Honesty in photography: What counts as deception, lying and cheating in landscape photography?
posted Tuesday, March 12, 2019 at 6:30 AM EDT
In a recent video, photographer Adam Karnacz discussed finding meaning in landscape photography. In the linked video, Karnacz discussed meaning in landscape photography within the context of treating photography an art form. When something is an art form, there are certain creative liberties which are often taken. To this end, what counts as truthful or honest within work? Can landscape photography in particular be deceptive? This is the topic of conversation in Karnacz's latest video. "Through our work, we are communicating an idea, a story, a perspective of life that can only come from you," Karnacz says in his new video. He wants people to enjoy his photography when he shares it and he wants the viewer to hear the story he is trying to tell.

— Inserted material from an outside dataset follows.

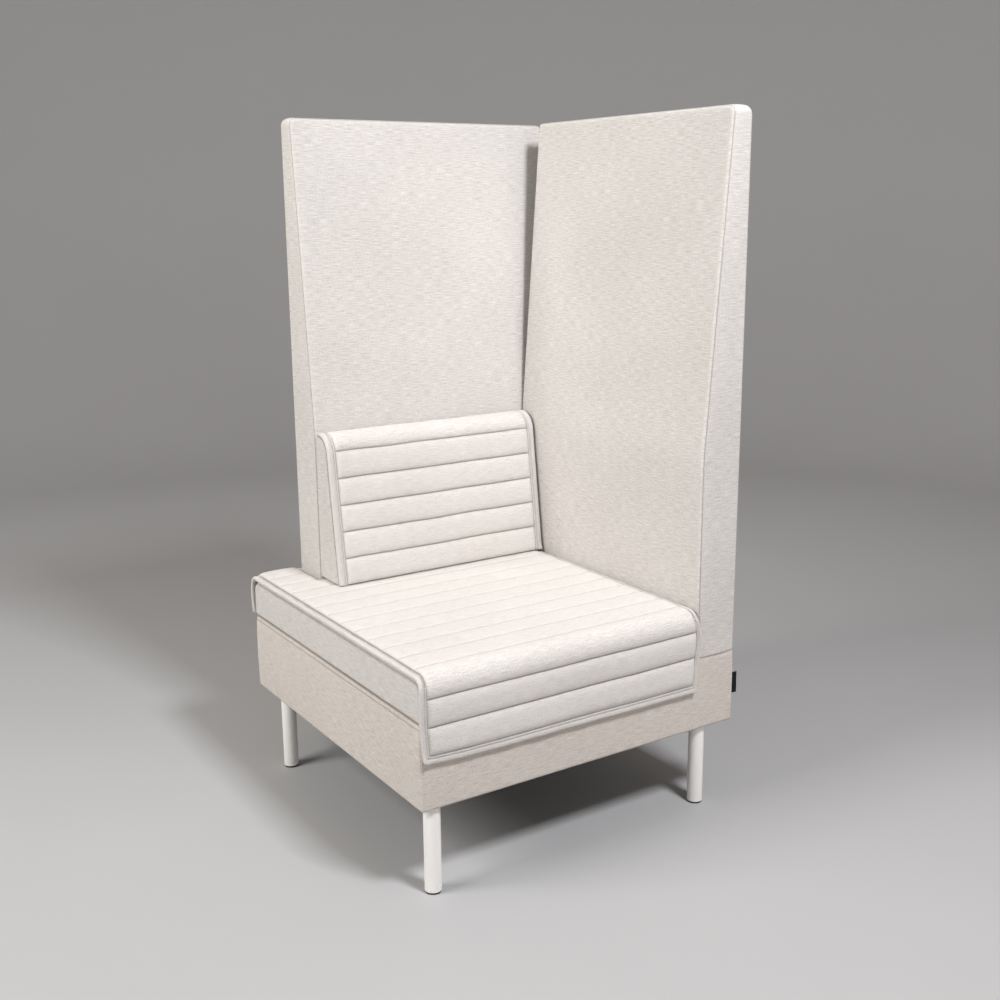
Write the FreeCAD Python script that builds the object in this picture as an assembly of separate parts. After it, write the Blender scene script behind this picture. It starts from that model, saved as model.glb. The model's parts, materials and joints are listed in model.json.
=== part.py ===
import FreeCAD, Part
import math
import os

# High-back lounge chair: an upholstered base on four legs, a seat pad and a back cushion
# under channel-quilted covers, and two tapered screen panels that meet in the rear right corner.
# Lengths are millimetres. While it is built, X = 0 is the base's left side, Y = 0 its front
# and Z = 0 the floor. The last step moves the origin to the centre of the footprint.

# Overall sizes
base_width = 740.0
base_depth = 738.0
base_underside = 176.0
base_height = 166.0
panel_top = 1400.0

# Base frame and its upholstery
base_skin = 6.0
base_top_padding = 14.0
base_edge_radius = 5.0
base_hem_thickness = 2.0
base_hem_width = 30.0
rail_thickness = 15.0
deck_thickness = 15.0
cross_rail_thickness = 18.0
corner_block_height = 45.0
corner_block_reach = 34.0
dust_cover_thickness = 1.0
dust_cover_margin = 12.0
dust_cover_leg_gap = 2.0
frame_clearance = 0.3

# Legs and levelling glides
leg_diameter = 32.0
leg_wall = 2.0
leg_left_inset = 35.0
leg_front_inset = 27.0
leg_right_inset = 71.0
leg_rear_inset = 76.0
leg_head_thickness = 4.0
leg_stud_diameter = 10.0
leg_stud_length = 36.0
leg_plug_length = 24.0
leg_plug_clearance = 0.05
leg_plate_width = 58.0
leg_plate_thickness = 3.0
glide_diameter = 29.0
glide_height = 4.0
glide_stud_diameter = 8.0
glide_stud_length = 32.0
glide_play = 0.2
rest_gap = 0.3
hole_play = 0.3

# Screen panels
panel_bottom_thickness_side = 100.0
panel_bottom_thickness_back = 108.0
panel_top_thickness = 48.0
panel_taper_start = 733.0
panel_corner_radius = 22.0
panel_edge_bevel = 2.5
panel_skin = 2.5
panel_outer_foam = 17.5
panel_board_thickness = 24.0
panel_press_depth = 12.0
back_panel_left = 113.0
panel_joint_gap = 0.3
panel_bolt_diameter = 8.0
panel_bolt_grip = 45.0
panel_bolt_head_across = 13.0
panel_bolt_head_height = 5.0
panel_bolt_count = 2
panel_bolt_end_margin = 90.0
tie_bolt_count = 2
tie_bolt_low = 480.0
tie_bolt_spacing = 200.0
tie_bolt_grip = 40.0
tie_sleeve_across = 14.0

# Seat pad
seat_pad_top = 424.0
seat_pad_round = 18.5
seat_pad_skin = 2.0
seat_board_thickness = 12.0
seat_side_clearance = 2.0

# Quilted seat cover
cover_clearance = 0.3
drop_gap = 1.5
channel_pitch = 58.5
cover_seam_thickness = 8.0
cover_top_crown = 12.5
cover_drop_crown = 14.0
cover_band_thickness = 9.0
cover_band_width = 12.0
cover_front_drop = 154.3
cover_rear_drop = 84.3
cover_left_edge = 1.0
cover_right_clearance = 4.0
loop_strip_height = 20.0
loop_strip_thickness = 1.2
loop_strip_inset = 30.0

# Back cushion and its quilted cover
cushion_depth = 87.0
cushion_top = 749.0
cushion_lean = 7.4
cushion_front_round = 51.0
cushion_rear_round = 8.0
cushion_skin = 2.0
cushion_left_overhang = 1.0
cushion_right_clearance = 4.0
cushion_cover_pitch = 57.3
cushion_cover_first = 56.0
cushion_cover_crown = 13.0
cushion_band_width = 18.0
cushion_tail_depth = 90.0
cushion_lift_gap = 0.6

# Blank woven tab in the base's right front seam
tab_reach = 14.0
tab_height = 45.0
tab_thickness = 1.2
tab_underside = 233.0
tab_from_front = 4.0

# Values worked out from the sizes above
base_top = base_underside + base_height
deck_top = base_top - base_top_padding
deck_underside = deck_top - deck_thickness
rail_underside = base_underside + base_hem_thickness
frame_edge = base_skin + frame_clearance
panel_foot = base_top - panel_press_depth
side_panel_inner = base_width - panel_bottom_thickness_side
back_panel_front = base_depth - panel_bottom_thickness_back
side_panel_length = back_panel_front - panel_joint_gap
back_panel_length = base_width - back_panel_left
panel_board_start = panel_skin + panel_outer_foam
panel_board_middle = panel_board_start + panel_board_thickness / 2
seat_pad_underside = base_top + cover_clearance
seat_pad_right = side_panel_inner - seat_side_clearance
notch_left = back_panel_left - cover_clearance
notch_front = back_panel_front - cover_clearance
cover_inner_top = seat_pad_top + cover_clearance
cover_round = seat_pad_round + drop_gap
cover_front_hem = cover_inner_top - cover_front_drop
cover_rear_hem = cover_inner_top - cover_rear_drop
cover_right_edge = side_panel_inner - cover_right_clearance
leg_radius = leg_diameter / 2
leg_top = rail_underside
leg_foot = glide_height + rest_gap


def box(x0, x1, y0, y1, z0, z1):
    corner = FreeCAD.Vector(x0, y0, z0)
    return Part.makeBox(x1 - x0, y1 - y0, z1 - z0, corner)


def rod(x, y, z0, z1, radius):
    return Part.makeCylinder(radius, z1 - z0, FreeCAD.Vector(x, y, z0))


def hex_head(base, axis, across, height):
    radius = across / math.sqrt(3)
    side = FreeCAD.Vector(0, 1, 0).cross(axis) if abs(axis.y) < 0.5 else FreeCAD.Vector(1, 0, 0)
    turn = FreeCAD.Rotation(axis, 60)
    corners = []
    for _ in range(6):
        corners.append(base + side * radius)
        side = turn.multVec(side)
    return closed_face(corners).extrude(axis * height)


def closed_face(points):
    return Part.Face(Part.makePolygon(points + [points[0]]))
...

Honesty and trust has been of utmost importance for Karnacz. His channel has been transparent and he has been consistently sharing his work. While there is always a temptation to take shortcuts in order to gain viewers or garner more attention, Karnacz has worked hard to stay true to his principles. With that said, within the context of photography and landscape photography in particular, what type of standard of honesty should be applied to the work itself? Is landscape photography a form of documentary photography? Karnacz believe that it is not. When he does landscape photography, he is trying to create a combination of what he saw and how he felt at the time. For example, when he takes in a scene which makes him feel vibrant and bright, he might increase saturation during post processing.
For Karnacz, it ultimately comes down to intent when considering how to approach the creation of any particular image. He doesn't want to be deceived when he views the work of another photographer, nor does he want to deceive a viewer with his own work. While he may not take a hard line on the topic of deception, he does want to raise questions. Can you even "cheat" in landscape photography? If so, what does this entail? Where is the line between telling a story through a landscape photograph and telling a lie?
Readers, after watching Adam's video above, what do you think about this topic? Do you believe that a landscape photographer is a documentary photographer or are they a storyteller? Is there room to be both? How important is honest depiction in photography in general, but also with respect to landscape and nature photography in particular? Let us know your thoughts in the comments below.
(Via First Man Photography)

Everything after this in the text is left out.